THE THRONE OF SATURN by Allen Drury. 588 pages. Doubleday. $7.95.
A reader of only moderate paranoid tendencies might easily persuade himself that this pop-lit fantasy about a NASA Mars flight sabotaged by left-wing skul-duggers is a deliberate attack by Author Drury on the vital fluids of his audience.
The difficulty is not so much that Drury has borrowed Little Orphan Annie's politics, but that he did not sign up Punjab, the Asp and Sandy, too. Given a day or two to learn their lines, they could have substituted with much improvement in subtlety of characterization for the cereal-box astronauts and Comsymp Eastern Establishment journalists who snooze about Drury's stage. An astronaut at play: "There are astronauts," he said, "and sometimes there are astronaughties."

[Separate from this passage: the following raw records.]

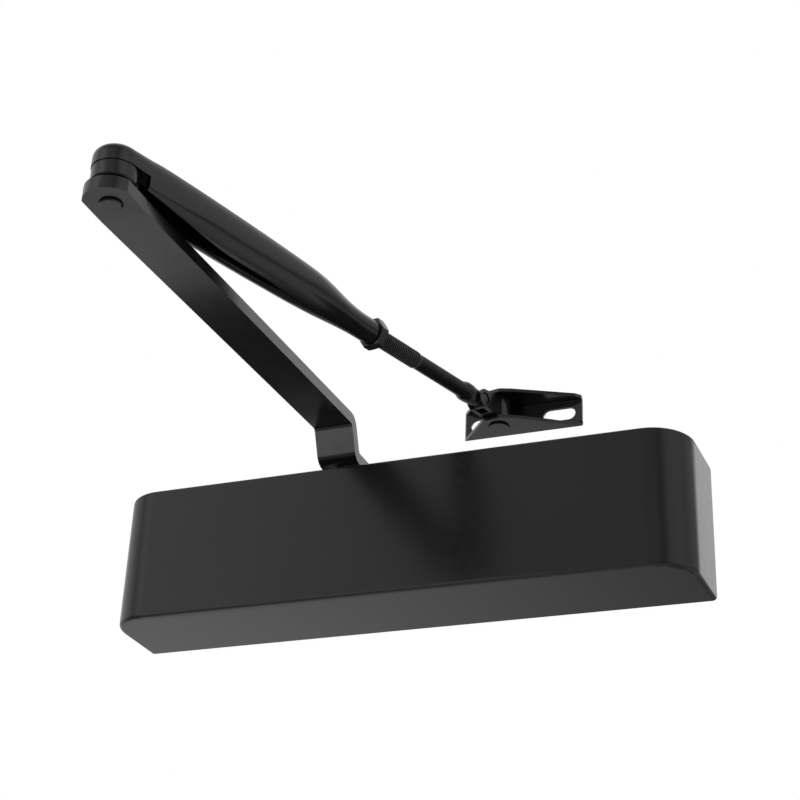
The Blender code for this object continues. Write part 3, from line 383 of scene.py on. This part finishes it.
def make_camera():
    data = bpy.data.cameras.new("camera")
    data.lens = LENS_MM
    data.sensor_width = SENSOR_MM
    data.clip_start = NEAREST_SEEN
    data.clip_end = FARTHEST_SEEN
    camera = bpy.data.objects.new("camera", data)
    bpy.context.scene.collection.objects.link(camera)
    turn = Matrix((CAMERA_RIGHT, CAMERA_UP, CAMERA_BACK)).transposed().to_4x4()
    camera.matrix_world = Matrix.Translation(CAMERA_PLACE) @ turn
    bpy.context.scene.camera = camera


# What the studio shows in each direction from the object: (direction, brightness there, the angle out to
# which it holds, and the angle at which it has faded away). Each one is laid over those before it.
STUDIO_BASE = 0.20
STUDIO_LOBES = [
    ((0.00, 0.35, 0.94), 0.65, 20, 45),
    ((-0.50, -0.79, 0.36), 1.00, 8, 34),
    ((0.05, -0.93, 0.36), 0.45, 14, 34),
    ((0.88, -0.21, 0.41), 0.70, 15, 40),
    ((0.76, 0.33, 0.55), 0.50, 10, 30),
    ((0.17, 0.90, 0.40), 1.05, 8, 30),
    ((-0.80, 0.35, 0.40), 0.70, 25, 60),
    ((-0.72, 0.60, -0.40), 0.62, 8, 40),
    ((-0.38, -0.89, -0.23), 1.50, 5, 15),
    ((0.66, 0.51, -0.55), 0.55, 8, 40),
]
BACKDROP = 1.0      # what the camera sees behind the object
FLOOR_Z = -1.2
FLOOR_HALF = 0.9


def studio_light(tree):
    """Brightness by direction, as soft panels blended over one another."""
    nodes = tree.nodes
    links = tree.links
    direction = nodes.new("ShaderNodeTexCoord").outputs["Generated"]
    level = None
    for towards, brightness, full, faded in STUDIO_LOBES:
        dot = nodes.new("ShaderNodeVectorMath")
        dot.operation = "DOT_PRODUCT"
        dot.inputs[1].default_value = Vector(towards).normalized()
        links.new(direction, dot.inputs[0])
        reach = nodes.new("ShaderNodeMapRange")
        reach.interpolation_type = "SMOOTHSTEP"
        reach.inputs["From Min"].default_value = math.cos(math.radians(faded))
        reach.inputs["From Max"].default_value = math.cos(math.radians(full))
        links.new(dot.outputs["Value"], reach.inputs["Value"])
        mix = nodes.new("ShaderNodeMix")
        mix.data_type = "FLOAT"
        mix.inputs[MIX_SECOND_FLOAT].default_value = brightness
        links.new(reach.outputs["Result"], mix.inputs[MIX_FACTOR])
        if level is None:
            mix.inputs[MIX_FIRST_FLOAT].default_value = STUDIO_BASE
        else:
            links.new(level, mix.inputs[MIX_FIRST_FLOAT])
        level = mix.outputs[MIX_FLOAT_OUT]
    return level


def make_world():
    """A white backdrop for the camera, and soft panels of light for the object."""
    world = bpy.data.worlds.new("studio")
    bpy.context.scene.world = world
    world.use_nodes = True
    tree = world.node_tree
    background = tree.nodes["Background"]
    seen = tree.nodes.new("ShaderNodeLightPath").outputs["Is Camera Ray"]
    mix = tree.nodes.new("ShaderNodeMix")
    mix.data_type = "FLOAT"
    mix.inputs[MIX_SECOND_FLOAT].default_value = BACKDROP
    tree.links.new(seen, mix.inputs[MIX_FACTOR])
    tree.links.new(studio_light(tree), mix.inputs[MIX_FIRST_FLOAT])
    tree.links.new(mix.outputs[MIX_FLOAT_OUT], background.inputs["Strength"])
    background.inputs["Color"].default_value = (1, 1, 1, 1)
    bpy.context.scene.view_settings.view_transform = "Standard"


def make_floor():
    """A pale floor, far below the object as it would hang on a door."""
    bm = bmesh.new()
    bmesh.ops.create_grid(bm, x_segments=1, y_segments=1, size=FLOOR_HALF)
    mesh = bpy.data.meshes.new("floor")
    bm.to_mesh(mesh)
    bm.free()
    floor = bpy.data.objects.new("floor", mesh)
    floor.location = (0, 0, FLOOR_Z)
    bpy.context.scene.collection.objects.link(floor)
    floor.data.materials.append(Shader("pale_floor", (0.85, 0.85, 0.85), 0.8).mat)


make_camera()
make_world()
make_floor()
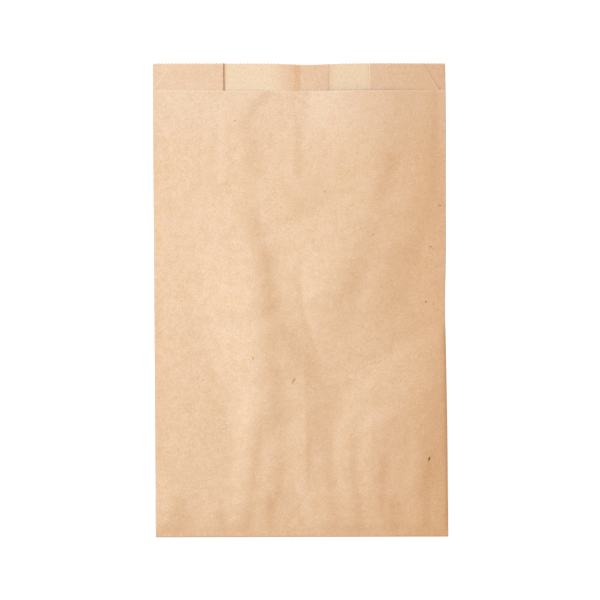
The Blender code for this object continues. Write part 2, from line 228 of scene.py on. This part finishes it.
layerStep = bag["paper"] + bag["creaseGap"]
lapStep = bag["paper"] + bag["paste"]
bottomRadius = (bag["paper"] + bag["bottomGap"]) / 2
outerRadius = bottomRadius + 3 * layerStep
bendHeight = outerRadius + bag["paper"] / 2
bendY = -length / 2 + bendHeight
floorLevel = bag["paper"] / 2
side = width / 2 - (layerStep + bag["paper"]) / 2
leftInner = -side + bag["leftGusset"]
rightInner = side - bag["rightGusset"]
seamFoot = bag["seamEdge"] - bag["seamStep"]
lapEnd = bag["seamEdge"] + bag["seamLap"]
flapEnd = bag["turnUp"] + bag["lip"]
mouthFront = length / 2 - bag["lip"] - bendY
mouthBack = length / 2 - bendY


def ramp(value, start, stop):
    share = np.clip((value - start) / (stop - start), 0, 1)
    return share * share * (3 - 2 * share)


def mix(first, second, share):
    return first + (second - first) * share


def divide(start, stop, cell):
    return list(np.linspace(start, stop, max(1, round(abs(stop - start) / cell)) + 1))


def onPanel(point):
    scale = overhead["frameMm"] / overhead["framePixels"]
    return (point[0] - overhead["bagMiddle"][0]) * scale, (overhead["bagMiddle"][1] - point[1]) * scale


def smoothLine(y, points):
    # x along a line of points that rise in y, on cubic curves through them
    ys = np.array([point[1] for point in points])
    xs = np.array([point[0] for point in points])
    slopes = np.gradient(xs, ys)
    i = np.clip(np.searchsorted(ys, y) - 1, 0, len(ys) - 2)
    span = ys[i + 1] - ys[i]
    t = (np.clip(y, ys[0], ys[-1]) - ys[i]) / span
    start = xs[i] * (1 + 2 * t) * (1 - t) ** 2 + span * slopes[i] * t * (1 - t) ** 2
    return start + xs[i + 1] * t * t * (3 - 2 * t) + span * slopes[i + 1] * t * t * (t - 1)


def foldRelief(x, y):
    relief = np.zeros_like(x)
    for fold in handlingFolds.values():
        line = [onPanel(point) for point in reversed(fold["line"])]
        away = x - smoothLine(y, line)
        fade = fold.get("fade", plainFold["fade"])
        reach = fold.get("reach", plainFold["reachTimes"] * fold["across"])
        along = ramp(y, line[0][1] - fade / 2, line[0][1] + fade / 2)
        along = along * ramp(-y, -line[-1][1] - fade / 2, -line[-1][1] + fade / 2)
        recover = np.exp(-(away / reach) ** 2)
        step = -fold.get("drop", 0.0) / 2 * np.tanh(away / fold["across"]) * recover
        bead = fold.get("ridge", 0.0) * np.exp(-(away / fold["across"]) ** 2)
        relief += along * (step + bead)
    return bag["foldDepth"] * relief


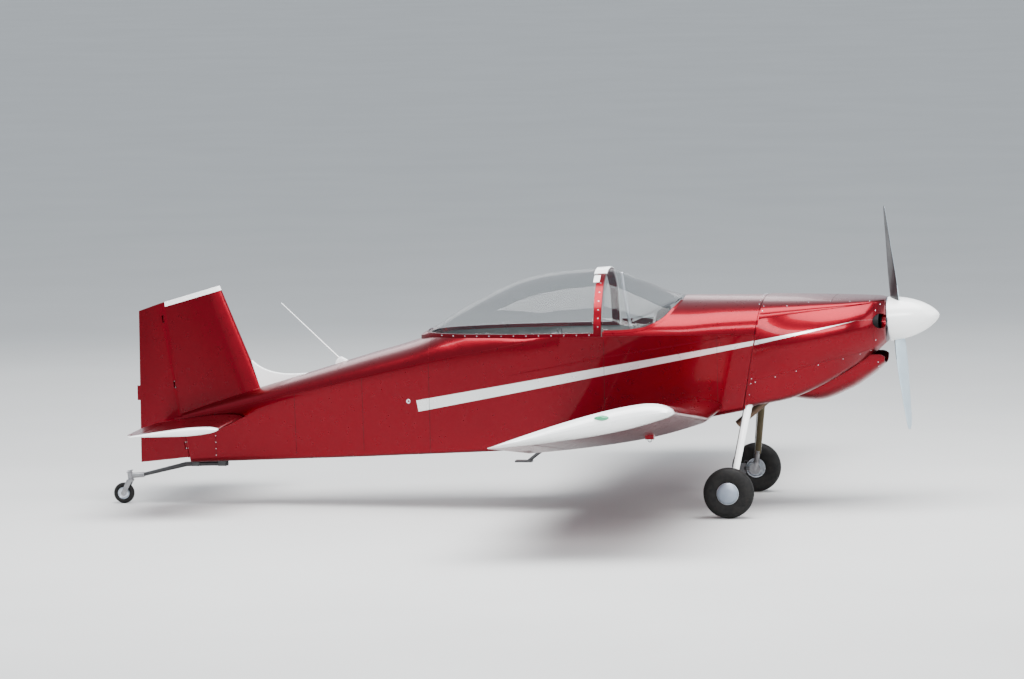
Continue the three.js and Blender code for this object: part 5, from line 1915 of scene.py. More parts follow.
def curve(points: Sequence[Point], steps: int = 12) -> list[Vector]:
    """Draws a smooth line through places given in the aircraft's millimetres.

    Args:
        points: the places.
        steps: how many pieces each stretch has.

    Returns:
        Places in metres along the line.
    """
    ends = [points[0], *points, points[-1]]
    line = []
    for a, b, c, d in zip(ends, ends[1:], ends[2:], ends[3:]):
        for t in spread(0, 1, steps)[:-1]:
            line.append(at(*(0.5 * (2 * q + (r - p) * t + (2 * p - 5 * q + 4 * r - s) * t * t
                                    + (3 * q - p - 3 * r + s) * t ** 3) for p, q, r, s in zip(a, b, c, d))))
    return [*line, at(*points[-1])]


def on_outline(outline: Shape, x: float, z: float, side: Side) -> Spot:
    """Finds the place on the side of a body at x and z.

    Args:
        outline: gives the body's outline at an x.
        x: the place along it.
        z: the height.
        side: which side of the aircraft.

    Returns:
        The place and the outward direction there.
    """
    points = [(y, h) for y, h in outline(x) if y >= 0]
    found = [(y0 + (z - z0) / (z1 - z0) * (y1 - y0), z0 - z1, y1 - y0)
             for (y0, z0), (y1, z1) in zip(points, points[1:]) if z1 <= z <= z0 and z0 != z1]
    widest = (max(y for y, _ in points), 1.0, 0.0)
    y, out, up = max(found, key=lambda place: place[0], default=widest)
    if z > (points[0][1] + points[-1][1]) / 2:
        up = abs(up)
    return at(x, side.value * y, z), Vector((0, out * side.value, up)).normalized()


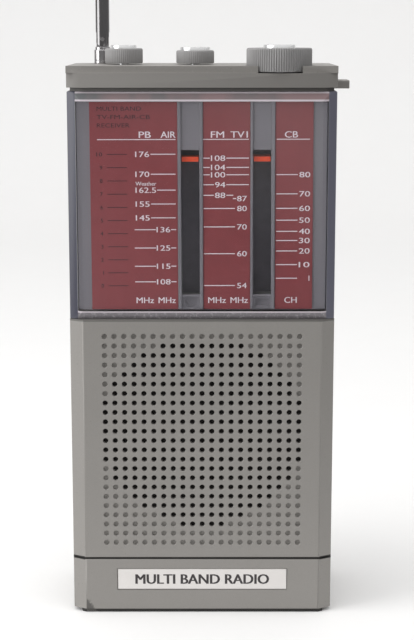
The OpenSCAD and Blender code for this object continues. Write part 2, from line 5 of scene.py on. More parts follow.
import bmesh
import bpy
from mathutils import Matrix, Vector


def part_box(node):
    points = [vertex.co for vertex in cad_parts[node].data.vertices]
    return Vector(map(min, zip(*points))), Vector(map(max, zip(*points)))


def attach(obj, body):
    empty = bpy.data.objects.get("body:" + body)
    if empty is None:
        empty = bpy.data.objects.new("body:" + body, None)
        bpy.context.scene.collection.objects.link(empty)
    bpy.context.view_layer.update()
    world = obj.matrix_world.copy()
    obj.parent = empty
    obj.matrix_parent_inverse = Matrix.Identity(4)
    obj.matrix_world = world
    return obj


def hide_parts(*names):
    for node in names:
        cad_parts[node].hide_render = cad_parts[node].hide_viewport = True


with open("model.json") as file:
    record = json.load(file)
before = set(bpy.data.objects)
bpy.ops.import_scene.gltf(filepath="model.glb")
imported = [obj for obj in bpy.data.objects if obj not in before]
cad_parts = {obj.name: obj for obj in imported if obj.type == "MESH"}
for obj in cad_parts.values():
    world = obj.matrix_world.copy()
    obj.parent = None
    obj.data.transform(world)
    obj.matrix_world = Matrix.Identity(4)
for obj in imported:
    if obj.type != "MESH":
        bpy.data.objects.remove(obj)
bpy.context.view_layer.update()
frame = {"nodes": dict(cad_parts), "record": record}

MM = 0.001
CASE_GREY = (0.262, 0.25, 0.235)
NODES = frame["nodes"]
BODY_OF = {n: body for body, names in frame["record"]["behaviour"]["bodies"].items() for n in names}
SLOT_OF = {p["node"]: p["material_slot"] for p in frame["record"]["subparts"]}

# Places that the materials follow
SHELL_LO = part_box("front_shell")[0]
FRONT_Y = SHELL_LO.y
FOOT_TOP = 1.25 * MM
GROOVE_Z, GROOVE_REACH = 20.9 * MM, 0.6 * MM
NECK_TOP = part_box("top_cap")[0].z + 1.3 * MM
SLAB_FOOT = 197.3 * MM
SCUFF_X, SCUFF_Z = SHELL_LO.x + 4.8 * MM, 1.3 * MM
SCUFF_WIDTH, SCUFF_HEIGHT = 3.1 * MM, 5.2 * MM
COVER_LO, COVER_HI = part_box("dial_lens")
CHAMFER_H, CHAMFER_D = 3.0 * MM, 1.5 * MM
EDGE_W = 3.0 * MM
SOFT = 0.1 * MM
GRAIN_DEPTH = 0.06 * MM


# ---------------------------------------------------------------- materials

class Shader:
    """A principled material and short ways to feed it from noise in the object's own space."""

    def __init__(self, name, color, rough, metallic=0.0, **sockets):
        self.mat = bpy.data.materials.new(name)
        self.mat.use_nodes = True
        self.tree = self.mat.node_tree
        self.bsdf = self.tree.nodes["Principled BSDF"]
        self.set(self.bsdf, "Base Color", (*color, 1.0))
        self.set(self.bsdf, "Roughness", rough)
        self.set(self.bsdf, "Metallic", metallic)
        for key, value in sockets.items():
            self.set(self.bsdf, key.replace("_", " "), value)
        self.coord = self.tree.nodes.new("ShaderNodeTexCoord").outputs["Object"]
        self.height = None

    @staticmethod
    def set(node, key, value):
        node.inputs[key].default_value = value

    def link(self, a, b):
        self.tree.links.new(a, b)

    def node(self, kind, **props):
        n = self.tree.nodes.new(kind)
        for key, value in props.items():
            setattr(n, key, value)
        return n

    def stretched(self, scale):
        n = self.node("ShaderNodeMapping")
        self.link(self.coord, n.inputs["Vector"])
        self.set(n, "Scale", scale)
        return n.outputs["Vector"]

    def noise(self, scale, detail=3.0, rough=0.5, vector=None):
        n = self.node("ShaderNodeTexNoise")
        self.link(vector or self.coord, n.inputs["Vector"])
        self.set(n, "Scale", scale)
        self.set(n, "Detail", detail)
        self.set(n, "Roughness", rough)
        return n.outputs["Fac"]

    def ramp(self, value, low, high, out_low=0.0, out_high=1.0):
        n = self.node("ShaderNodeMapRange")
        self.link(value, n.inputs["Value"])
        for key, v in (("From Min", low), ("From Max", high), ("To Min", out_low), ("To Max", out_high)):
            self.set(n, key, v)
        return n.outputs["Result"]

    def math(self, kind, a, b):
        n = self.node("ShaderNodeMath", operation=kind)
        for socket, v in zip(n.inputs, (a, b)):
            if isinstance(v, (int, float)):
                socket.default_value = v
            else:
                self.link(v, socket)
        return n.outputs[0]

    def mix(self, factor, a, b):
        n = self.node("ShaderNodeMix", data_type="RGBA")
        self.link(factor, n.inputs["Factor"])
        for socket, v in ((n.inputs[6], a), (n.inputs[7], b)):
            if isinstance(v, tuple):
                socket.default_value = (*v[:3], 1.0)
            else:
                self.link(v, socket)
        return n.outputs[2]

    def color(self, socket):
        self.link(socket, self.bsdf.inputs["Base Color"])

    def rough(self, socket):
        self.link(socket, self.bsdf.inputs["Roughness"])

    def bump(self, height, strength, distance):
        n = self.node("ShaderNodeBump")
        self.set(n, "Strength", strength)
        self.set(n, "Distance", distance)
        self.link(height, n.inputs["Height"])
        if self.height:
            self.link(self.height, n.inputs["Normal"])
        self.height = n.outputs["Normal"]
        self.link(self.height, self.bsdf.inputs["Normal"])

    def step(self, value, edge, soft=SOFT, up=True):
        """One above the edge and zero below it, or the other way round."""
        return self.ramp(value, edge - soft, edge + soft, *((0.0, 1.0) if up else (1.0, 0.0)))

    def between(self, value, low, high, low_soft=SOFT):
        """One from low to high and zero outside."""
        return self.math("MULTIPLY", self.step(value, low, low_soft), self.step(value, high, up=False))

    def position(self, axis):
        n = self.node("ShaderNodeSeparateXYZ")
        self.link(self.coord, n.inputs[0])
        return n.outputs[axis]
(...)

It is the book's thesis that Russia and the U.S. are racing to blast off for Mars, and that virtually the entire American press, babbling about the nation's social needs, is trying to block the U.S. effort. An American labor leader turns out to be a Soviet agent, and a neurotic black astronaut who has not made his peace with the white world (an attitude the author finds entirely outrageous) goes mental while in moon orbit. The loudest noise to be heard is Drury rubbing his hands together as he exposes the pinko thinking of all those fluoridating reporters. "It was good to be engaged in a campaign against the government once more," a magazine journalist named Percy Mercy reflects. "It made a man feel right to be blackguarding his own country again."